SUPPLIED DATA
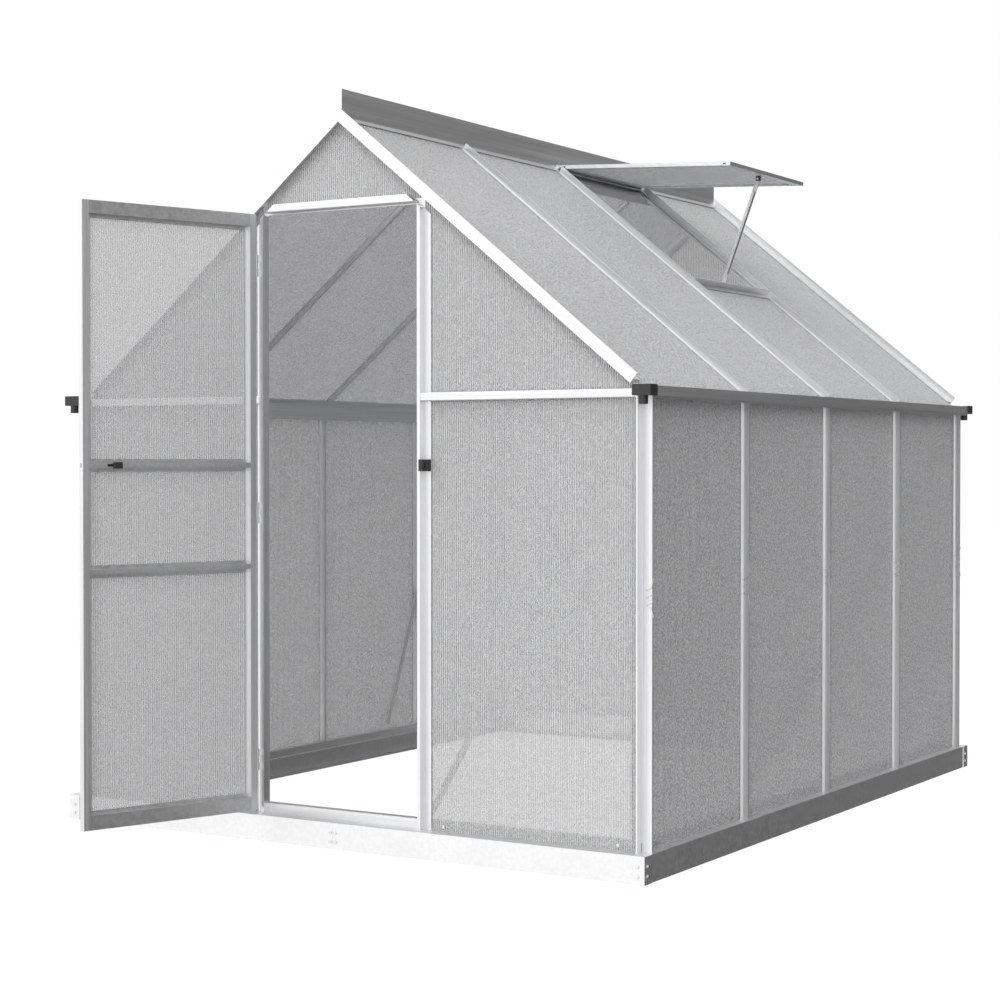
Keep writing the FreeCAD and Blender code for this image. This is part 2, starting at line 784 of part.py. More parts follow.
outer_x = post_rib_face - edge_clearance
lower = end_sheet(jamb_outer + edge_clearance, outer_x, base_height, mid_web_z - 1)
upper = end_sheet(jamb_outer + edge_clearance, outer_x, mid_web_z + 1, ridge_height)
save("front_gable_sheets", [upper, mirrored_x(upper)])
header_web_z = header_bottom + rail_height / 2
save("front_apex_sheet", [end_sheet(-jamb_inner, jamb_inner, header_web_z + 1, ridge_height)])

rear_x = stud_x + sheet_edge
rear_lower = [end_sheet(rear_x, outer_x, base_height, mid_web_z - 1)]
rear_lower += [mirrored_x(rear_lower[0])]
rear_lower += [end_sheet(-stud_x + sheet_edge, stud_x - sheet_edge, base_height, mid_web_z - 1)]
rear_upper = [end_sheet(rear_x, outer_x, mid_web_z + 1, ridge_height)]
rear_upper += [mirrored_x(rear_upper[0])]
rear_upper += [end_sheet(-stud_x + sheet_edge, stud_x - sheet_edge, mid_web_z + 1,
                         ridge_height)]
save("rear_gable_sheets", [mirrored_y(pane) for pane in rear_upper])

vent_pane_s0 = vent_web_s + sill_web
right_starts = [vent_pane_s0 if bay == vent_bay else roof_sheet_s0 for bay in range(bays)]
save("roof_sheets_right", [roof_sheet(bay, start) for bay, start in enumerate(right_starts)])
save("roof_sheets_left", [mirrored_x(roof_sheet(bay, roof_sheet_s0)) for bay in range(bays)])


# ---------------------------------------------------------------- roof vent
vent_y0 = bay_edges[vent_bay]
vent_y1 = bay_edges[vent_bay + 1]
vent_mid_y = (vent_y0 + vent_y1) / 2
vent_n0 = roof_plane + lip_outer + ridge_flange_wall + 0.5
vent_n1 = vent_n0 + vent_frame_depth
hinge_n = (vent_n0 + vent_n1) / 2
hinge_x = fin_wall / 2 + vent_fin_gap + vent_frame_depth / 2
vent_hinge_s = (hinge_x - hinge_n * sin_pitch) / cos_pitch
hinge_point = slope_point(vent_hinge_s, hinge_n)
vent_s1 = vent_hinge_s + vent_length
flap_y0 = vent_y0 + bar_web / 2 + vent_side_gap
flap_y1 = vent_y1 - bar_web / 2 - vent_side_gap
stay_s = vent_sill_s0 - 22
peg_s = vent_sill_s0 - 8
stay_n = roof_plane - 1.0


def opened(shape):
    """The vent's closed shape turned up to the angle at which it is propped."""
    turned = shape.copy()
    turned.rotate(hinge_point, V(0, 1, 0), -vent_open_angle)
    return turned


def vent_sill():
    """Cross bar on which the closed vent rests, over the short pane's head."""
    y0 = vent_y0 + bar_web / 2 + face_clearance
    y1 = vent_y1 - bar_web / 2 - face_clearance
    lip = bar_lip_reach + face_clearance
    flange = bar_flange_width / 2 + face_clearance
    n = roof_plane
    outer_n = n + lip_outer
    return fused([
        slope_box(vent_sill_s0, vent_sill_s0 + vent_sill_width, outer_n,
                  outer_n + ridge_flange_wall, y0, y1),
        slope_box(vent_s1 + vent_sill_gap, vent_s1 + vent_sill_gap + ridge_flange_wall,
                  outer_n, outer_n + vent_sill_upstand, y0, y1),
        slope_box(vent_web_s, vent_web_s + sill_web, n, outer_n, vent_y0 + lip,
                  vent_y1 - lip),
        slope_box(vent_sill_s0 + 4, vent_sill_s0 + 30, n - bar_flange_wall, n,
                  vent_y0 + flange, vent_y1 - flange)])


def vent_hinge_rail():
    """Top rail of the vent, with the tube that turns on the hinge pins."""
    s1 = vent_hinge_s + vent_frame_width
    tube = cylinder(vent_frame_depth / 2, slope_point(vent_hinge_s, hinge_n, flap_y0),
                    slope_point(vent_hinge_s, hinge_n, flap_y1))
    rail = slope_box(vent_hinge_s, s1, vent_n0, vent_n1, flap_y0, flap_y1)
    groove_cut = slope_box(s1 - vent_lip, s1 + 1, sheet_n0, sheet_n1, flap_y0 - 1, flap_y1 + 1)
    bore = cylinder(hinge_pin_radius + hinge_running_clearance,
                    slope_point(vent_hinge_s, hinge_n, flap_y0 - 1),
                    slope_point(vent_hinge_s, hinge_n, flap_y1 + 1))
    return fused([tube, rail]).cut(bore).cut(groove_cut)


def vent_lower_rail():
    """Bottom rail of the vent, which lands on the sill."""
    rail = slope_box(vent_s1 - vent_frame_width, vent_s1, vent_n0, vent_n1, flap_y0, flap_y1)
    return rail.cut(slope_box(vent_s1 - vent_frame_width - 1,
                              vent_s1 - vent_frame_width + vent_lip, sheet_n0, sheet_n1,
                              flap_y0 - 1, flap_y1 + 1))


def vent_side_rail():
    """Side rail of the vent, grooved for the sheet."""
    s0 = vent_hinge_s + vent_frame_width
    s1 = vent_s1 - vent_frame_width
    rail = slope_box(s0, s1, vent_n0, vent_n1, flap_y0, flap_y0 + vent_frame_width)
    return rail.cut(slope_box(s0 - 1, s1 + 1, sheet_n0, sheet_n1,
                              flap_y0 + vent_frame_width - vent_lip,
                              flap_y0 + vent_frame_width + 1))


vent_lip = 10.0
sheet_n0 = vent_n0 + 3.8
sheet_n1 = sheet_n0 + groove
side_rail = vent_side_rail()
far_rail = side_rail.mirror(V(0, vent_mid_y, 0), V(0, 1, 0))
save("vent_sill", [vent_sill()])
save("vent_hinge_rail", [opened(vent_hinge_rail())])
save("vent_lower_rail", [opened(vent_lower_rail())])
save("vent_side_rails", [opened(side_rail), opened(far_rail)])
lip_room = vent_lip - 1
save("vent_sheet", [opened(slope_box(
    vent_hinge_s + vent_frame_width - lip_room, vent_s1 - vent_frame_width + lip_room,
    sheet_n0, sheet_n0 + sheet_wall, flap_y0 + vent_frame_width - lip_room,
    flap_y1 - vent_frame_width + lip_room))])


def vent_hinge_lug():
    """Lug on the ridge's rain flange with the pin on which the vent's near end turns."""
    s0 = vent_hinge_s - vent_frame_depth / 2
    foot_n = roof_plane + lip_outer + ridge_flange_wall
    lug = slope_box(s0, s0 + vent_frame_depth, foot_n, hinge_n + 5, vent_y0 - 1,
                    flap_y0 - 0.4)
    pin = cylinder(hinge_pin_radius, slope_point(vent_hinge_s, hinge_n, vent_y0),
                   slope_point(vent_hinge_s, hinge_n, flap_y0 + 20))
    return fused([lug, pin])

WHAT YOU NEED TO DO
Output the complete data exactly as written.

RESPONSE BELOW
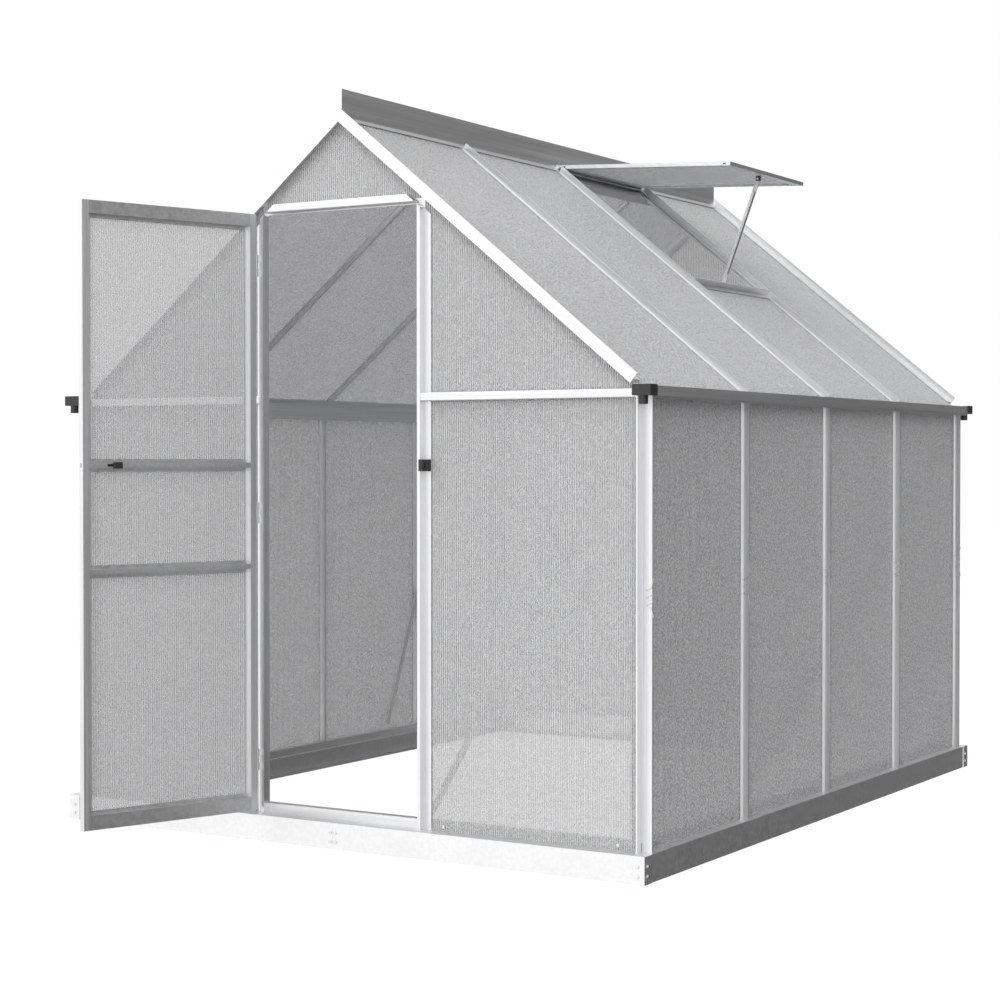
Keep writing the FreeCAD and Blender code for this image. This is part 2, starting at line 784 of part.py. More parts follow.
outer_x = post_rib_face - edge_clearance
lower = end_sheet(jamb_outer + edge_clearance, outer_x, base_height, mid_web_z - 1)
upper = end_sheet(jamb_outer + edge_clearance, outer_x, mid_web_z + 1, ridge_height)
save("front_gable_sheets", [upper, mirrored_x(upper)])
header_web_z = header_bottom + rail_height / 2
save("front_apex_sheet", [end_sheet(-jamb_inner, jamb_inner, header_web_z + 1, ridge_height)])

rear_x = stud_x + sheet_edge
rear_lower = [end_sheet(rear_x, outer_x, base_height, mid_web_z - 1)]
rear_lower += [mirrored_x(rear_lower[0])]
rear_lower += [end_sheet(-stud_x + sheet_edge, stud_x - sheet_edge, base_height, mid_web_z - 1)]
rear_upper = [end_sheet(rear_x, outer_x, mid_web_z + 1, ridge_height)]
rear_upper += [mirrored_x(rear_upper[0])]
rear_upper += [end_sheet(-stud_x + sheet_edge, stud_x - sheet_edge, mid_web_z + 1,
                         ridge_height)]
save("rear_gable_sheets", [mirrored_y(pane) for pane in rear_upper])

vent_pane_s0 = vent_web_s + sill_web
right_starts = [vent_pane_s0 if bay == vent_bay else roof_sheet_s0 for bay in range(bays)]
save("roof_sheets_right", [roof_sheet(bay, start) for bay, start in enumerate(right_starts)])
save("roof_sheets_left", [mirrored_x(roof_sheet(bay, roof_sheet_s0)) for bay in range(bays)])


# ---------------------------------------------------------------- roof vent
vent_y0 = bay_edges[vent_bay]
vent_y1 = bay_edges[vent_bay + 1]
vent_mid_y = (vent_y0 + vent_y1) / 2
vent_n0 = roof_plane + lip_outer + ridge_flange_wall + 0.5
vent_n1 = vent_n0 + vent_frame_depth
hinge_n = (vent_n0 + vent_n1) / 2
hinge_x = fin_wall / 2 + vent_fin_gap + vent_frame_depth / 2
vent_hinge_s = (hinge_x - hinge_n * sin_pitch) / cos_pitch
hinge_point = slope_point(vent_hinge_s, hinge_n)
vent_s1 = vent_hinge_s + vent_length
flap_y0 = vent_y0 + bar_web / 2 + vent_side_gap
flap_y1 = vent_y1 - bar_web / 2 - vent_side_gap
stay_s = vent_sill_s0 - 22
peg_s = vent_sill_s0 - 8
stay_n = roof_plane - 1.0


def opened(shape):
    """The vent's closed shape turned up to the angle at which it is propped."""
    turned = shape.copy()
    turned.rotate(hinge_point, V(0, 1, 0), -vent_open_angle)
    return turned


def vent_sill():
    """Cross bar on which the closed vent rests, over the short pane's head."""
    y0 = vent_y0 + bar_web / 2 + face_clearance
    y1 = vent_y1 - bar_web / 2 - face_clearance
    lip = bar_lip_reach + face_clearance
    flange = bar_flange_width / 2 + face_clearance
    n = roof_plane
    outer_n = n + lip_outer
    return fused([
        slope_box(vent_sill_s0, vent_sill_s0 + vent_sill_width, outer_n,
                  outer_n + ridge_flange_wall, y0, y1),
        slope_box(vent_s1 + vent_sill_gap, vent_s1 + vent_sill_gap + ridge_flange_wall,
                  outer_n, outer_n + vent_sill_upstand, y0, y1),
        slope_box(vent_web_s, vent_web_s + sill_web, n, outer_n, vent_y0 + lip,
                  vent_y1 - lip),
        slope_box(vent_sill_s0 + 4, vent_sill_s0 + 30, n - bar_flange_wall, n,
                  vent_y0 + flange, vent_y1 - flange)])


def vent_hinge_rail():
    """Top rail of the vent, with the tube that turns on the hinge pins."""
    s1 = vent_hinge_s + vent_frame_width
    tube = cylinder(vent_frame_depth / 2, slope_point(vent_hinge_s, hinge_n, flap_y0),
                    slope_point(vent_hinge_s, hinge_n, flap_y1))
    rail = slope_box(vent_hinge_s, s1, vent_n0, vent_n1, flap_y0, flap_y1)
    groove_cut = slope_box(s1 - vent_lip, s1 + 1, sheet_n0, sheet_n1, flap_y0 - 1, flap_y1 + 1)
    bore = cylinder(hinge_pin_radius + hinge_running_clearance,
                    slope_point(vent_hinge_s, hinge_n, flap_y0 - 1),
                    slope_point(vent_hinge_s, hinge_n, flap_y1 + 1))
    return fused([tube, rail]).cut(bore).cut(groove_cut)


def vent_lower_rail():
    """Bottom rail of the vent, which lands on the sill."""
    rail = slope_box(vent_s1 - vent_frame_width, vent_s1, vent_n0, vent_n1, flap_y0, flap_y1)
    return rail.cut(slope_box(vent_s1 - vent_frame_width - 1,
                              vent_s1 - vent_frame_width + vent_lip, sheet_n0, sheet_n1,
                              flap_y0 - 1, flap_y1 + 1))


def vent_side_rail():
    """Side rail of the vent, grooved for the sheet."""
    s0 = vent_hinge_s + vent_frame_width
    s1 = vent_s1 - vent_frame_width
    rail = slope_box(s0, s1, vent_n0, vent_n1, flap_y0, flap_y0 + vent_frame_width)
    return rail.cut(slope_box(s0 - 1, s1 + 1, sheet_n0, sheet_n1,
                              flap_y0 + vent_frame_width - vent_lip,
                              flap_y0 + vent_frame_width + 1))


vent_lip = 10.0
sheet_n0 = vent_n0 + 3.8
sheet_n1 = sheet_n0 + groove
side_rail = vent_side_rail()
far_rail = side_rail.mirror(V(0, vent_mid_y, 0), V(0, 1, 0))
save("vent_sill", [vent_sill()])
save("vent_hinge_rail", [opened(vent_hinge_rail())])
save("vent_lower_rail", [opened(vent_lower_rail())])
save("vent_side_rails", [opened(side_rail), opened(far_rail)])
lip_room = vent_lip - 1
save("vent_sheet", [opened(slope_box(
    vent_hinge_s + vent_frame_width - lip_room, vent_s1 - vent_frame_width + lip_room,
    sheet_n0, sheet_n0 + sheet_wall, flap_y0 + vent_frame_width - lip_room,
    flap_y1 - vent_frame_width + lip_room))])


def vent_hinge_lug():
    """Lug on the ridge's rain flange with the pin on which the vent's near end turns."""
    s0 = vent_hinge_s - vent_frame_depth / 2
    foot_n = roof_plane + lip_outer + ridge_flange_wall
    lug = slope_box(s0, s0 + vent_frame_depth, foot_n, hinge_n + 5, vent_y0 - 1,
                    flap_y0 - 0.4)
    pin = cylinder(hinge_pin_radius, slope_point(vent_hinge_s, hinge_n, vent_y0),
                   slope_point(vent_hinge_s, hinge_n, flap_y0 + 20))
    return fused([lug, pin])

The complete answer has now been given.